Mengapa ini sangat penting? karena memilih sahabat atau pun memilih pasangan adalah hal yang sangat krusial dalam hidup. Mereka adalah aspek yang mendefinisikan seperti apa kehidupan yang ingin kita jalani baik sekarang mau pun nanti, mereka adalah gambaran dari prinsip dan nilai yang kita anut selama ini. Salah memilih orang, maka hidup bisa hancur lebur. Bayangkan, penjagaan diri yang selama ini kita lakukan. Perjuangan yang telah dilakukan dalam mengusahakan hidup, semua menjadi sia-sia karena termakan ego, pengambilan keputusan yang terburu-buru, tuntutan eksternal, tenggelam dalam kesenangan sesaat. Tetaplah objektif sampai akhir, lindungilah hidup kita yang sangat berarti itu, dengarkan nasihat dari orang-orang terdekat. Bukan hanya untuk diri kita, namun juga untuk orang yang telah membantu, percaya, dan menyayangi kita dengan sepenuh hati. Gua tidak ingin mengecewakan mereka untuk kedua kalinya.
Tidak apa, manusia itu akan selalu berproses selama hidupnya. Namun, mulai saat ini kita perlu membuat batas: tentang apa yang kita butuhkan, tentang apa yang bisa ditoleransi, tentang apa yang kita cari dari seseorang, tentang efek yang dihasilkan jika kita mengambil keputusan tertentu. Semakin dewasa, pertimbangannya memang semakin banyak. Namun di satu sisi, semakin dewasa kita juga semakin matang dalam berpikir dan menilai situasi. Kita tidak bisa mengambil keputusan hanya berdasarkan perasaan saja. Ibaratkan mengerjakan penelitian ilmiah, memasukkan pernyataan, "Menurut saya," jelas tidak akan valid dan tidak akan diakui. Memangnya siapa saya? siapalah kita ini? sungguh kalimat yang dipenuhi bias dan subjektivitas. Untuk siapa pun itu, tolong selalu libatkan Allah dalam setiap langkah hidup kita.
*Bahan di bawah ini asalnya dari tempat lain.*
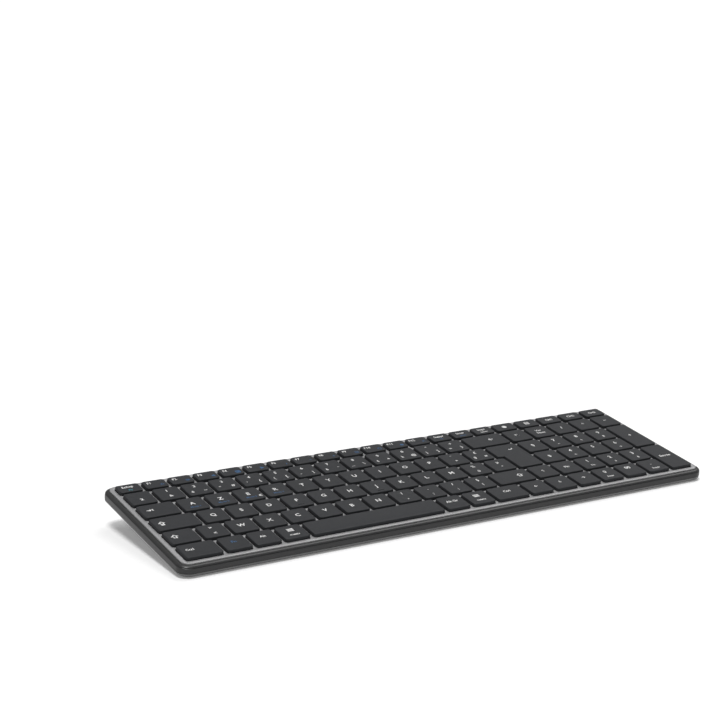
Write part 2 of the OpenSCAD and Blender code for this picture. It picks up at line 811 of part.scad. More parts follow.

Kalau sekarang ditanya pasangan seperti apa yang dicari, maka gua akan menjawab, "Seseorang yang bisa gua banggakan di hadapan Allah." Terdengar sederhana, namun sebenarnya tidak sederhana sama sekali. Gua bukanlah orang yang mencari kesempurnaan, karena memang tidak ada. Kriteria dan standar pun juga ada. Tapi hal tersebut sifatnya juga jauh dari kesempurnaan. Gua menginginkan jodoh yang baik, benar. Tapi bukan berarti dia harus menjadi orang paling dari yang paling segalanya. Di dunia ini, akan selalu ada orang yang lebih menawan, lebih pintar, lebih alim, dan lebih lainnya. Dan di sisi lain, gua juga sudah cukup muak bertemu orang yang penuh dengan kepalsuan, berpura-pura menjadi sesuatu yang sebenarnya bukan dirinya. Tidak perlu berlagak menjadi si paling, karena kebaikan itu sesungguhnya memancar dari dalam diri. Lakukan saja yang terbaik, karena gua yakin masing-masing dari kita pun bisa menilai. Yang gua inginkan adalah seseorang yang dengan kesadaran penuh melakukan ibadah karena Allah. Seseorang yang beribadah bukan karena tuntutan atau paksaan siapa pun. Seberat apa pun cobaan dan ujian yang datang, dia akan tetap memilih Allah, tetap memilih jalan yang diridhoi Allah. Seseorang yang menjalani kehidupannya dengan baik, seseorang berhati tulus, seseorang yang memiliki visi dan misi yang jelas dalam hidup, seseorang yang tidak takut dengan impian dan cita-cita yang gua miliki, seseorang yang terus bertumbuh dan bisa diajak berkembang bersama, seseorang yang senantiasa muhasabah menjadi versi terbaik dari dirinya, seseorang yang bisa melihat betapa berharganya diri gua, seseorang yang tidak menyerah untuk memperjuangkan gua, dan seseorang yang bisa dengan percaya diri mengatakan, "Selama ini aku sudah menjalani hidup dengan baik. Aku akan memperjuangkanmu sekuat tenaga karena aku ingin melanjutkan hidup yang baik ini hingga akhirat bersamamu."